I received an email this morning with this topic of statistics and the content of mail and overall theme of the mail boldly proclaimed “statistics do not lie”. When we speak of statistics in software world, we typically refer to metrics and various numbers representing effort, number of defects, test cases, cost etc. So, instead of talking about statistics – lets talk about “Do numbers lie?”

We have two items here – numbers and lie or truth.

Let us start with numbers. What is a number after all? The need of having numbers probably is related (or caused by) need for counting. In Egypt, from about 3000 BC, records survive in which 1 is represented by a vertical line and 10 is shown as ^.
According this historical account, Pegan priests need to calculate the frequency of natural phenomenon. One of the best known examples of this period is the Stonehenge stone circle in Britain, built by the Druids as a kind of celestial observatory in 1,800 BC. For cave men of pre-historic age, counting facilitated sharing food items - probably. The pictures on the caves and archeological finds give us an idea that people in those days counted by drawing lines to indicate “how many”. Counting fewer items, let us say 6 fruits could be fitted in this idea of counting with fingers or counting by drawing lines. But how would you count number of fruits in a tree or number of people in a village? Discovery of place value system allowed counting items in 100’s and 1000’s. Hind-Arabic numbers 0…9 were known since probably 300 BC. Before Hindu-Arabic numbers, people used “roman symbols”. Interestingly enough, Greeks and Romans did not know the idea of “place value”. And human civilization evolved.

Gonitsora – an initiative from few students of Tezpur University India, carried an article on history of counting that said –

“The first motivation for people to create number was the human desire to the manyness of a set of objects. In other words, to know how many duck’s eggs are to be divided amongst family members or even how many days until the tribe reaches the next watering hole, how many days wills it be until the days grow longer and the nights shorter, how many arrow heads do one trade for canoe? Knowing how to determine the manyness of a collection of objects must surely have been a great aid in all areas of human endeavor.”

When we say “9” what does that indicate in a purest and objective sense? Nothing. OK, let us say 9 cars? What does that mean? Extending it, “9 cars parked in front of a house” what does that mean? “9 cars parked in front of house of a celebrity in London”. You might say “might not be any significant or interesting” as it is common for a celebrity in London have that many cars. Now if I say “9 cars parked in front of a house of politician in Delhi” – Something surprising or some planning happening on a political discourse. Now if I say “9 cars parked in front of a poor in a remote village in Somalia” – what does that mean? You would really get interested to know what might be happening in that house, who came in those cars, where did the come from? Did this poor steal those cars and all sorts of questions.

Pause for a while – and think did or do the number 9 revealed any truth in each of these situations?
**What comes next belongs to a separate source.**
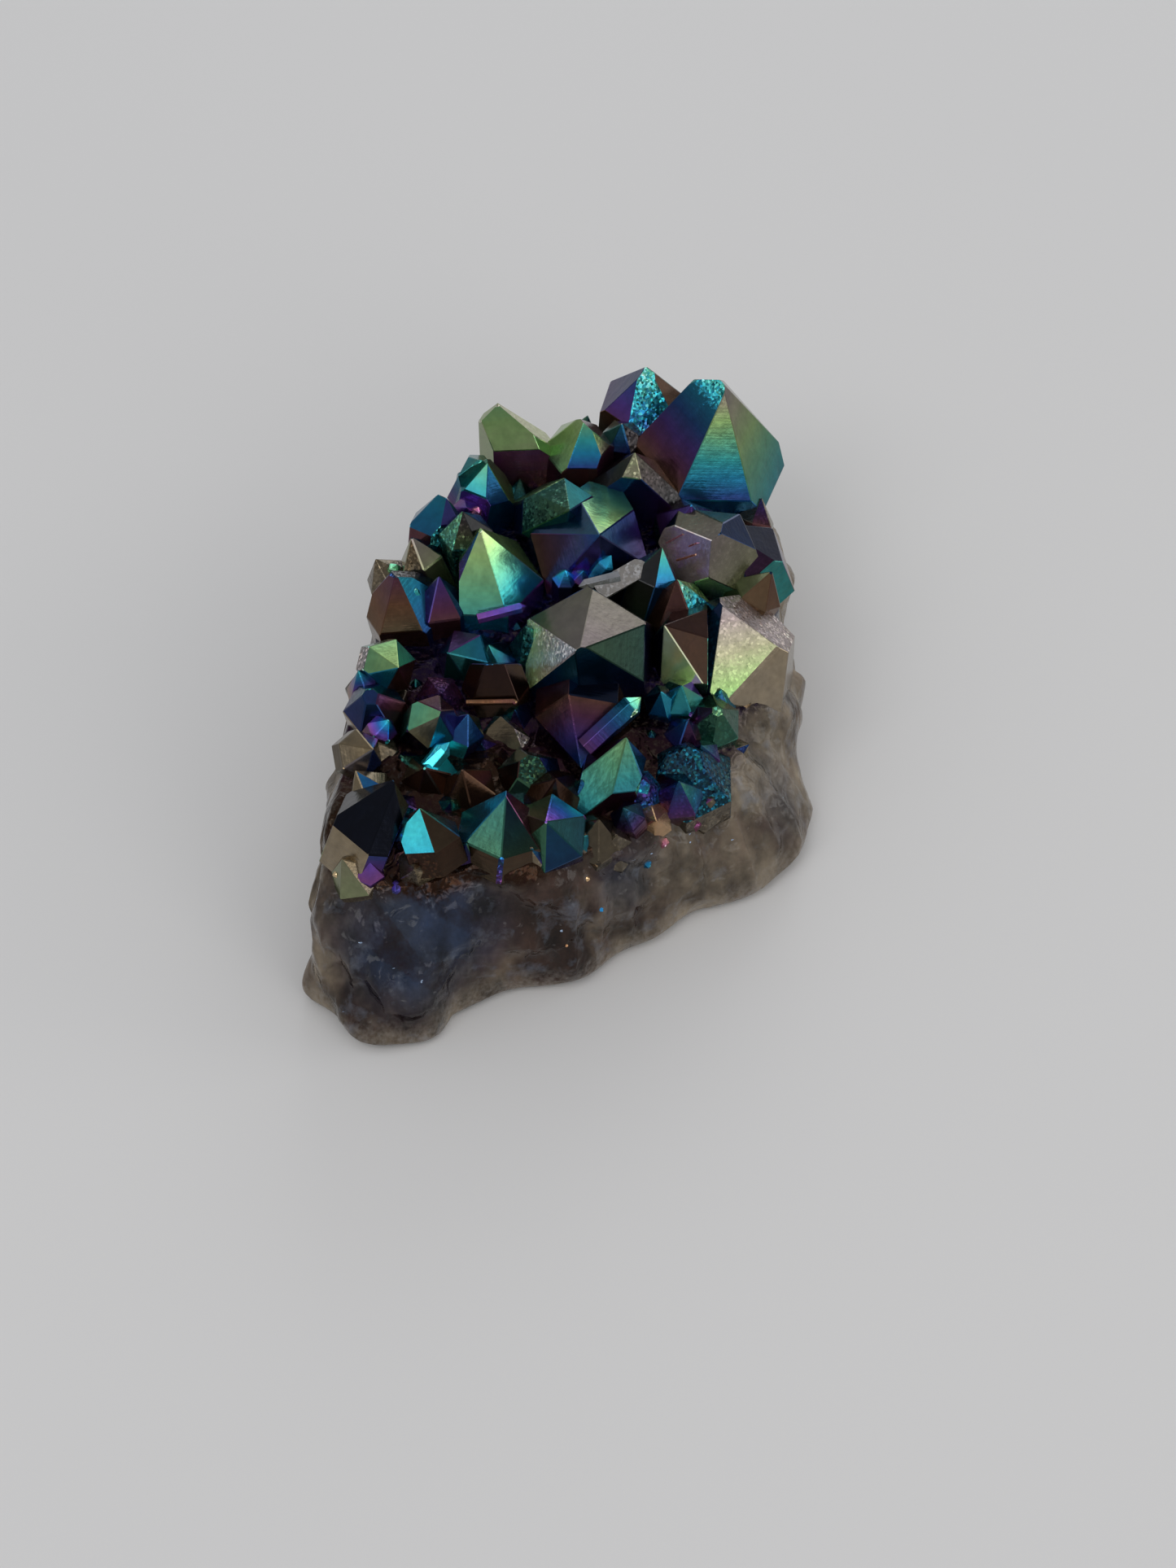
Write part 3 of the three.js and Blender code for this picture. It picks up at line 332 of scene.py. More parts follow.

Is the number 9 capable of telling any truth or for that matter lie at all? A number meaning full and relevant by set of object/objects, people, ideas, events that the number points to. Thus it might be totally meaningless and absurd to say “number don’t lie”, as a matter of fact numbers of incapable of telling truth or reality independent of context, observers and recipient of the information.

Let us talk about truth. What is truth – a question that is at the base of all philosophy, science and every root of what we call “knowledge”. For the purpose of this post, let me use this definition (very tentative, provisional) - “truth is a qualifier that we can attach to a piece of information about which a group people do not disagree by and large”. Back to software world – give me an example of truth. One might say “In this month there were 9 sev 1 incidents in production”. Is this a truth? You may point to live incident tracking system and show a list of incidents reported in this week and say “look here is the truth there are 9 live incidents”. Let me apply my “provisional” definition of truth here. Let us call 10 people – few programmers, few business analysts, a project manager, a business unit head, a customer and a sales manager. Let us put these people in 10 separate rooms and show them the list of 9 live incidents and ask them “is this information true?” Let us record each response. What do you think would be those responses? Will all of these agree on the notion of truth of 9 live incidents? I guess – many would say “Yes, I know there are 9 live incidents this week But ……” What follows after but is each person’s view point or story of how they view (defend, attack, frown, shout, feel sad etc) those incidents. How do you extract “truth” from this beautiful, “god-like”, impartial number “9” quantifying live incidents”?

You would soon have a consultant selling a version of “cost of quality” and attach some dollar figures to these 9 incidents and sell a multi year “transformational” deal to reduce the cost associated with these incidents. Should you believe him?

Often when executives say “I need statistics, numbers” – it seems to me that they are really (should be) interested in the stories behind those numbers, they are (should be) least bothered about numbers themselves. Numbers are masks for stories, events and emotions that they represent.

Numbers, statistics – are incapable of telling anything in absence of context, stories, people and their motivations. For now, I can say the issue of whether statistics tell lie (or truth) is settled – they don’t tell anything.

An exercise: When I was preparing this post, a colleague of mine, Joy Chakraborty challenged me and said “company financial results” are objective truths about company’s performance (he did acknowledge Satyam Saga and other irregularities about how company financial results could be manipulated). He simply asked how the numbers in the statement - “Goldman Sach’s reported net earnings for Q2 2011 – of 1.1 billion USD - 77% up over previous year’s same quarter” are not objective truths? What do you say?

Is Pythagoras theorem true? How about Einstein’s General theory of relativity?